As French artist Amandine Rufin set out paintbrushes and lined up miniature chairs at Roncesvalles’ Smock Café last Saturday morning, the clamour of tiny feet could be heard on the stairs to the basement studio.
Moms and dads sat upstairs, sipping Americanos in the four-month-old coffee shop (and “wonder workshop”), designed to accommodate both kids’ need for entertainment and parents’ need for caffeine.
Last Saturday was the first of the café’s “Let’s Be an Artist” classes, bringing great art to four- to seven-year-olds. And not just any art—the 11-week curriculum includes Antoni Gaudí and Piet Mondrian, while Saturday’s class was centred on the work of 19th-century impressionists. To the bafflement of most students, it was also taught entirely in French.

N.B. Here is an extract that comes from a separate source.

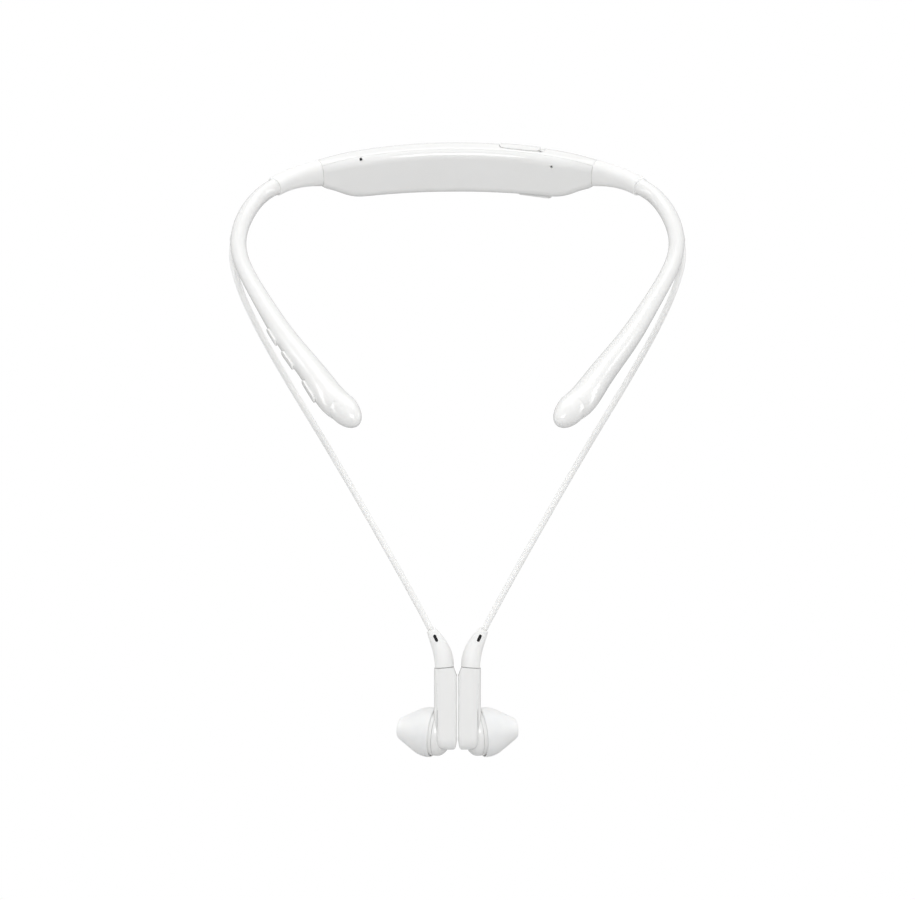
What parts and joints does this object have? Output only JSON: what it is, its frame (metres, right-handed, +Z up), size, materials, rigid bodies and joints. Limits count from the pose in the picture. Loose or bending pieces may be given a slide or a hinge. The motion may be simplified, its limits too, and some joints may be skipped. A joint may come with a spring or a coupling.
{
  "type": "neckband earphones",
  "caption": "Curved neckband with sprung arms on soft sleeves, side keys, a power slider, and corded in-ear buds that rest back to back.",
  "frame": {"origin": "middle of the housing's inner face, where it rests on the nape of the neck", "axes": "+X to the viewer's right as the wearer faces the viewer, +Y towards the wearer's back, +Z up"},
  "size_m": [0.1488, 0.1385, 0.2038],
  "materials": {
    "white_plastic": "glossy white ABS",
    "white_rubber": "satin white rubber",
    "silicone": "soft white silicone",
    "cord_jacket": "satin white jacket",
    "spring_steel": "plain spring steel",
    "plated_steel": "nickel-plated steel",
    "dark_mesh": "fine black mesh",
    "circuit_board": "green glass-epoxy board",
    "black_plastic": "black moulded plastic",
    "battery_foil": "silver laminate pouch",
    "magnet_nickel": "nickel-plated magnet",
    "wire_insulation": "insulated stranded wire"
  },
  "bodies": {
    "housing": {"housing_inner_cover": "white_plastic", "housing_outer_shell": "white_plastic", "power_switch": "black_plastic", "battery_cell": "battery_foil", "vibration_motor": "plated_steel", "main_board": "circuit_board", "board_screws": "plated_steel", "radio_shield": "plated_steel", "usb_receptacle": "plated_steel", "microphones": "plated_steel", "mic_screens": "dark_mesh", "flex_sleeve_left": "white_rubber", "flex_sleeve_right": "white_rubber", "spring_strip_left": "spring_steel", "spring_strip_right": "spring_steel", "wire_loom_left": "wire_insulation", "wire_loom_right": "wire_insulation"},
    "slider_knob": {"power_slider": "white_plastic"},
    "port_flap": {"usb_flap": "white_rubber"},
    "arm_right": {"arm_upper_shell_right": "white_plastic", "arm_lower_shell_right": "white_plastic", "cord_gland_right": "white_rubber"},
    "arm_left": {"arm_upper_shell_left": "white_plastic", "arm_lower_shell_left": "white_plastic", "cord_gland_left": "white_rubber", "key_board": "circuit_board", "key_switches": "plated_steel"},
    "volume_up": {"volume_up_key": "white_plastic"},
    "volume_down": {"volume_down_key": "white_plastic"},
    "play": {"play_key": "white_plastic"},
    "earbud_right": {"cord_right": "cord_jacket", "boot_right": "white_rubber", "boot_vent_right": "dark_mesh", "stem_shell_right": "white_plastic", "stem_cover_right": "white_plastic", "magnet_right": "magnet_nickel", "capsule_rear_right": "white_plastic", "capsule_front_right": "white_plastic", "speaker_driver_right": "black_plastic", "nozzle_mesh_right": "dark_mesh"},
    "tip_right": {"ear_tip_right": "silicone"},
    "earbud_left": {"cord_left": "cord_jacket", "boot_left": "white_rubber", "boot_vent_left": "dark_mesh", "stem_shell_left": "white_plastic", "stem_cover_left": "white_plastic", "magnet_left": "magnet_nickel", "capsule_rear_left": "white_plastic", "capsule_front_left": "white_plastic", "speaker_driver_left": "black_plastic", "nozzle_mesh_left": "dark_mesh"},
    "tip_left": {"ear_tip_left": "silicone"}
  },
  "joints": [
    {"name": "arm_right_spring", "type": "hinge", "parent": "housing", "child": "arm_right", "pos_m": [0.05444, -0.00889, -0.00646], "axis": [0, -0.5878, 0.809], "range_deg": [0, 15], "stiffness_Nm_per_rad": 0.3, "springref_deg": -3, "deforming": ["flex_sleeve_right", "spring_strip_right", "wire_loom_right"]},
    {"name": "earbud_right_swing", "type": "hinge", "parent": "arm_right", "child": "earbud_right", "pos_m": [0.07366, -0.03514, -0.02961], "axis": [0, -1, 0], "range_deg": [0, 25], "deforming": ["cord_right"]},
    {"name": "tip_right_pull", "type": "slide", "parent": "earbud_right", "child": "tip_right", "axis": [0.9606, 0.2574, 0.1045], "range_m": [0, 0.005]},
    {"name": "arm_left_spring", "type": "hinge", "parent": "housing", "child": "arm_left", "pos_m": [-0.05444, -0.00889, -0.00646], "axis": [0, 0.5878, -0.809], "range_deg": [0, 15], "stiffness_Nm_per_rad": 0.3, "springref_deg": -3, "deforming": ["flex_sleeve_left", "spring_strip_left", "wire_loom_left"]},
    {"name": "earbud_left_swing", "type": "hinge", "parent": "arm_left", "child": "earbud_left", "pos_m": [-0.07366, -0.03514, -0.02961], "axis": [0, 1, 0], "range_deg": [0, 25], "deforming": ["cord_left"]},
    {"name": "tip_left_pull", "type": "slide", "parent": "earbud_left", "child": "tip_left", "axis": [-0.9606, 0.2574, 0.1045], "range_m": [0, 0.005]},
    {"name": "power_slide", "type": "slide", "parent": "housing", "child": "slider_knob", "axis": [0.9789, -0.1652, -0.12], "range_m": [0, 0.0016]},
    {"name": "flap_open", "type": "hinge", "parent": "housing", "child": "port_flap", "pos_m": [0.03232, 0.00727, -0.01083], "axis": [-0.2497, -0.7834, -0.5692], "range_deg": [0, 100]},
    {"name": "volume_up_press", "type": "slide", "parent": "arm_left", "child": "volume_up", "axis": [0.9031, 0.3474, 0.2524], "range_m": [0, 0.0004], "stiffness_N_per_m": 2000, "springref_m": -0.0003},
    {"name": "volume_down_press", "type": "slide", "parent": "arm_left", "child": "volume_down", "axis": [0.9031, 0.3474, 0.2524], "range_m": [0, 0.0004], "stiffness_N_per_m": 2000, "springref_m": -0.0003},
    {"name": "play_press", "type": "slide", "parent": "arm_left", "child": "play", "axis": [0.9031, 0.3474, 0.2524], "range_m": [0, 0.0004], "stiffness_N_per_m": 2000, "springref_m": -0.0003}
  ]
}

About half of the small class sat gingerly dabbing within the lines of a pencil-drawn tree, attempting to recreate impressionist short-stippling techniques. Others, like Addie Sadler, aged “four-and-three-quarters,” preferred a more Pollock-inspired free-form technique. She swiped large globs of teal, peach, and red across her sheet, occasionally dabbing off the excess.
“C’est pas comme ça” (“not like this”), said Rufin, gently re-directing her young student’s heavy strokes to the lighter method preferred by Claude Monet and Degas. “Touche et touche et touche.” (“Just touch, touch, touch.”)
Sadler managed to finish two paintings while cheekily mugging in the tableside mirror. She danced over to her classmates in her sock feet to offer words of artistic encouragement. “That’s okay,” she reassured them. “We can do what we want.”